▶ Exercise details:
Repeat the material exactly, every line of it.

════════════════════

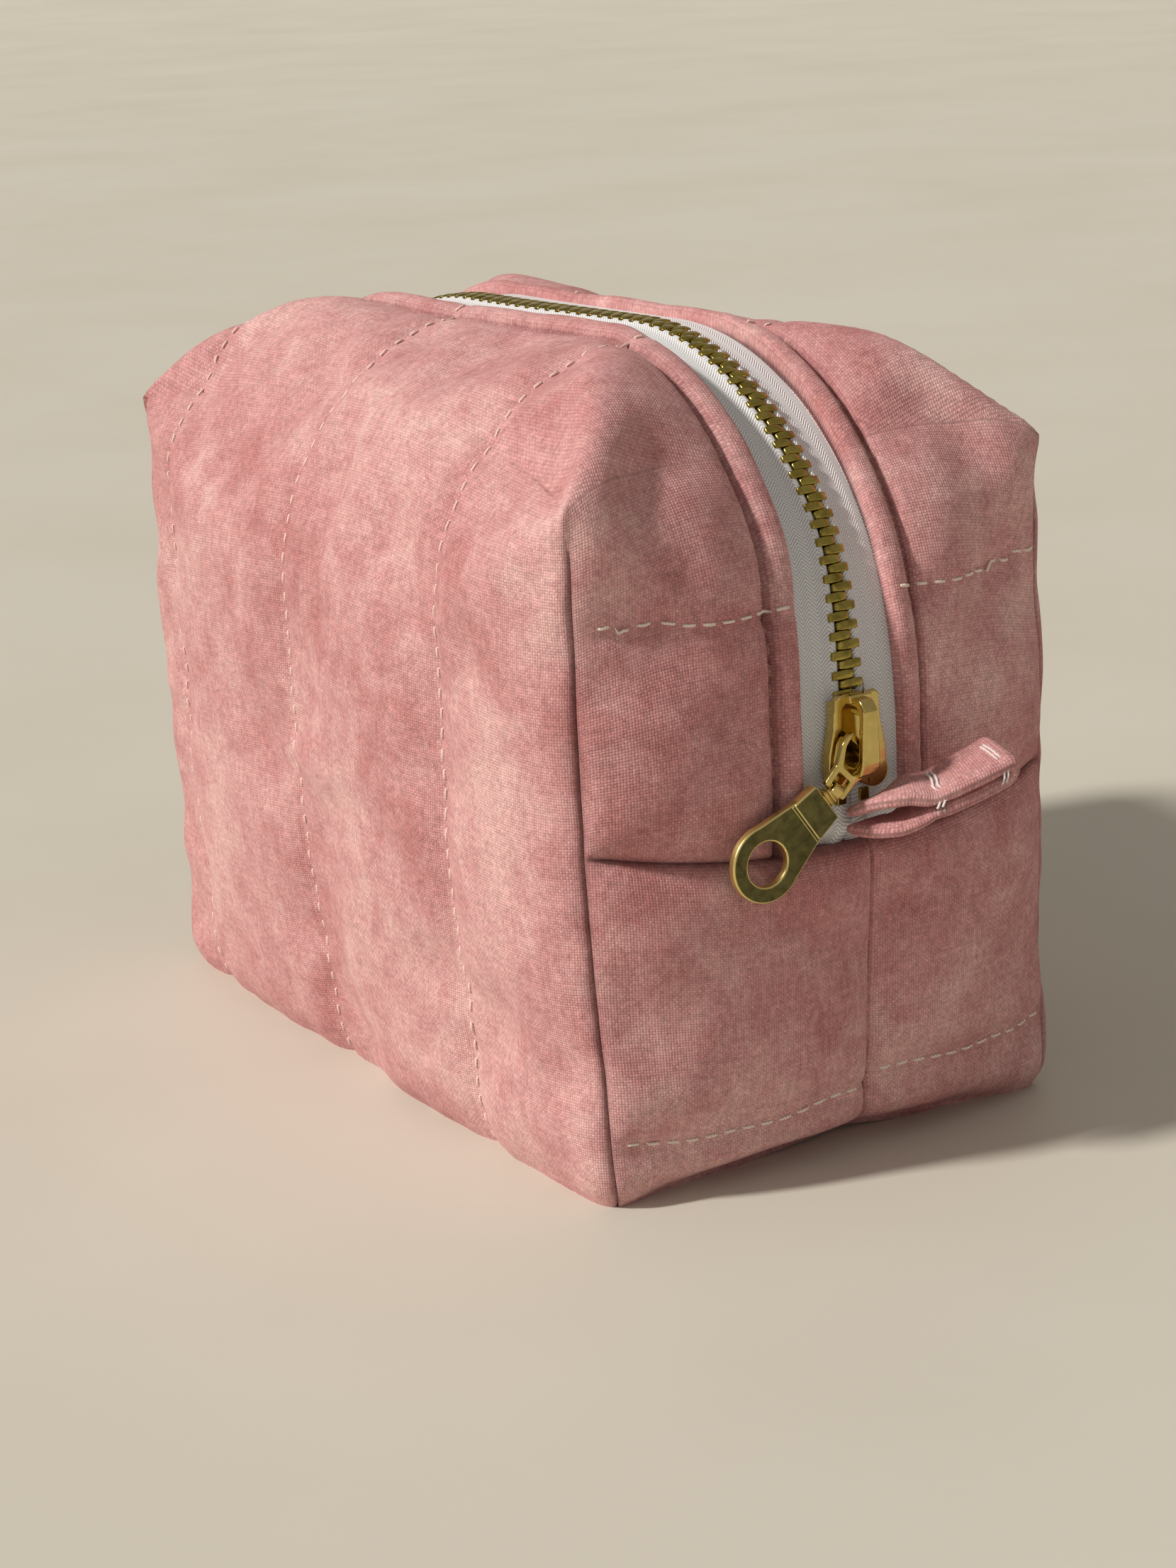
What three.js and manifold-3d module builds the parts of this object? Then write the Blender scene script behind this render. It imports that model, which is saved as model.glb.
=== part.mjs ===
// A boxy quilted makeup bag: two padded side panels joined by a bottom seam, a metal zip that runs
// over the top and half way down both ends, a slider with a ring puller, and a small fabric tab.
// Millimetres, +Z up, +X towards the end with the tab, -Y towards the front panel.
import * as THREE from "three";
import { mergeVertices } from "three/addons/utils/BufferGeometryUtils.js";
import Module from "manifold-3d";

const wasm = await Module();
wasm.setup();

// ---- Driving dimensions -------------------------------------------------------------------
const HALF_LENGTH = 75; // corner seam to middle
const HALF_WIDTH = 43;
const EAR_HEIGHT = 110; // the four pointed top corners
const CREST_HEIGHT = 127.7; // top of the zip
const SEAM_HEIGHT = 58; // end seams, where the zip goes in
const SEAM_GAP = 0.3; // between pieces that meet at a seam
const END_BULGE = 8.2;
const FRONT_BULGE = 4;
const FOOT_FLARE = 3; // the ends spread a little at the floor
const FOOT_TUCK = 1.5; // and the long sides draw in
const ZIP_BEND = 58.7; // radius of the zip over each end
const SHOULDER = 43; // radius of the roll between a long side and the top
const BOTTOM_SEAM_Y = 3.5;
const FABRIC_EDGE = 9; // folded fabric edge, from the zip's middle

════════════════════

▶ Answer:
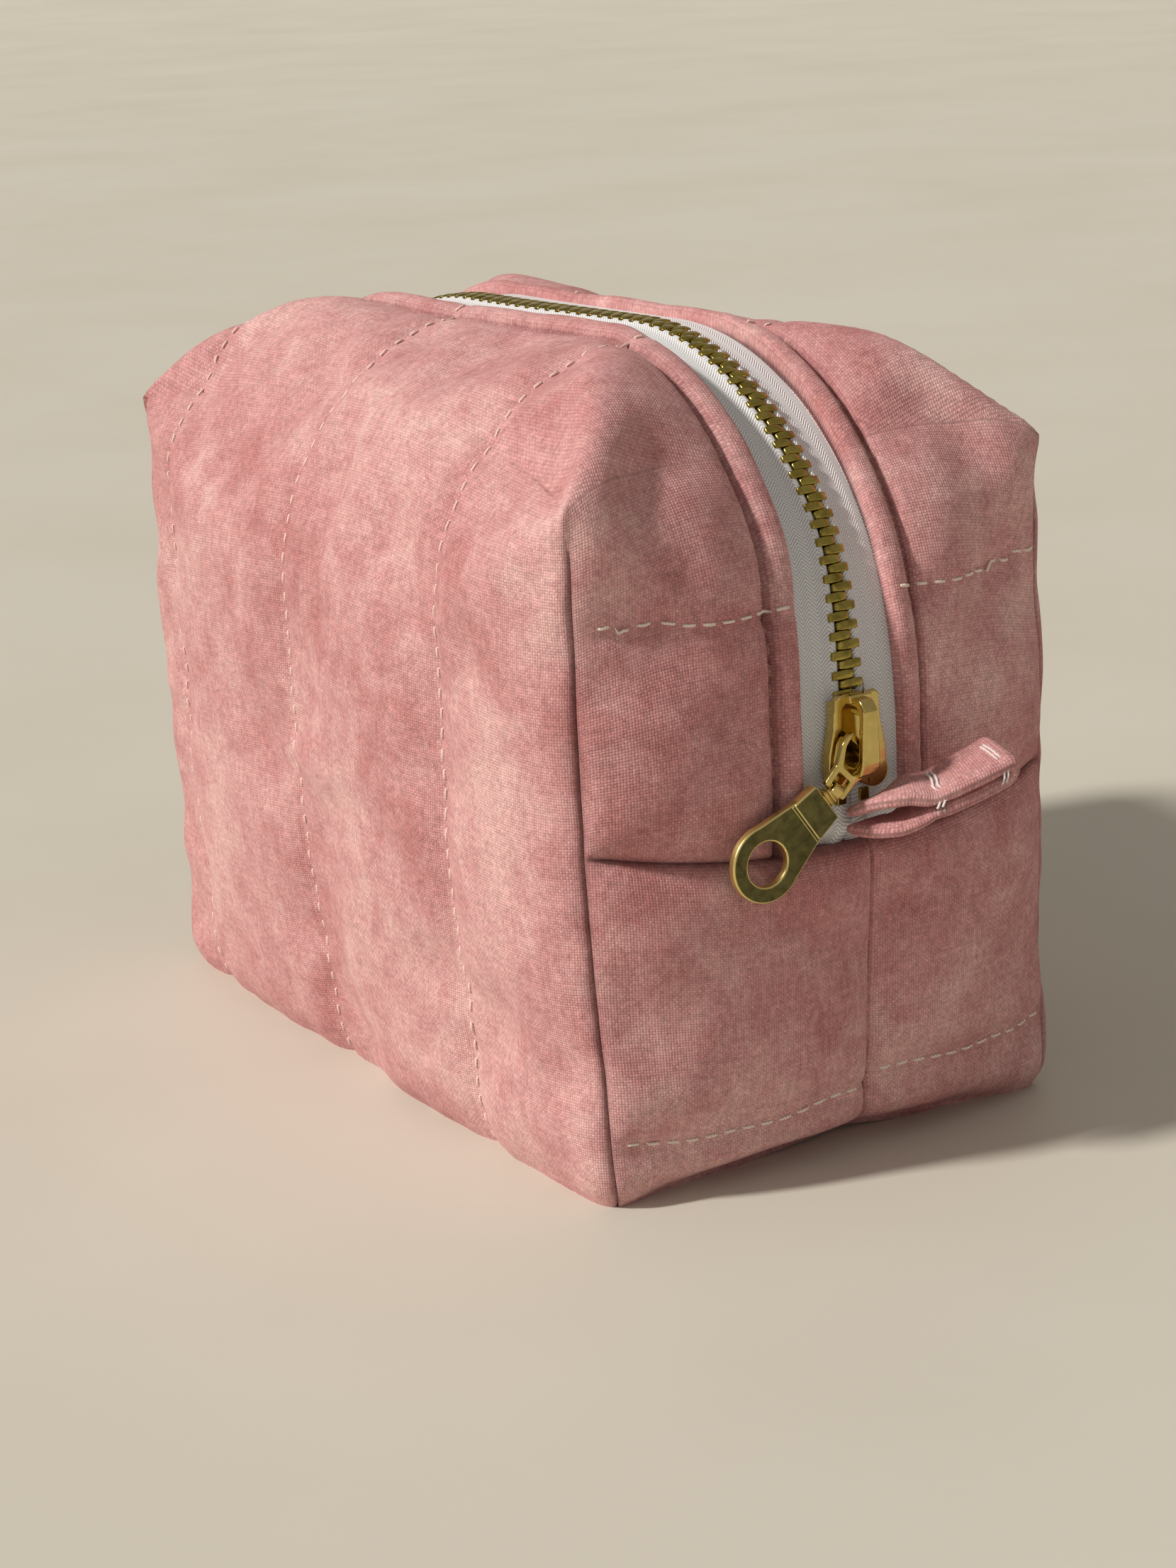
What three.js and manifold-3d module builds the parts of this object? Then write the Blender scene script behind this render. It imports that model, which is saved as model.glb.
=== part.mjs ===
// A boxy quilted makeup bag: two padded side panels joined by a bottom seam, a metal zip that runs
// over the top and half way down both ends, a slider with a ring puller, and a small fabric tab.
// Millimetres, +Z up, +X towards the end with the tab, -Y towards the front panel.
import * as THREE from "three";
import { mergeVertices } from "three/addons/utils/BufferGeometryUtils.js";
import Module from "manifold-3d";

const wasm = await Module();
wasm.setup();

// ---- Driving dimensions -------------------------------------------------------------------
const HALF_LENGTH = 75; // corner seam to middle
const HALF_WIDTH = 43;
const EAR_HEIGHT = 110; // the four pointed top corners
const CREST_HEIGHT = 127.7; // top of the zip
const SEAM_HEIGHT = 58; // end seams, where the zip goes in
const SEAM_GAP = 0.3; // between pieces that meet at a seam
const END_BULGE = 8.2;
const FRONT_BULGE = 4;
const FOOT_FLARE = 3; // the ends spread a little at the floor
const FOOT_TUCK = 1.5; // and the long sides draw in
const ZIP_BEND = 58.7; // radius of the zip over each end
const SHOULDER = 43; // radius of the roll between a long side and the top
const BOTTOM_SEAM_Y = 3.5;
const FABRIC_EDGE = 9; // folded fabric edge, from the zip's middle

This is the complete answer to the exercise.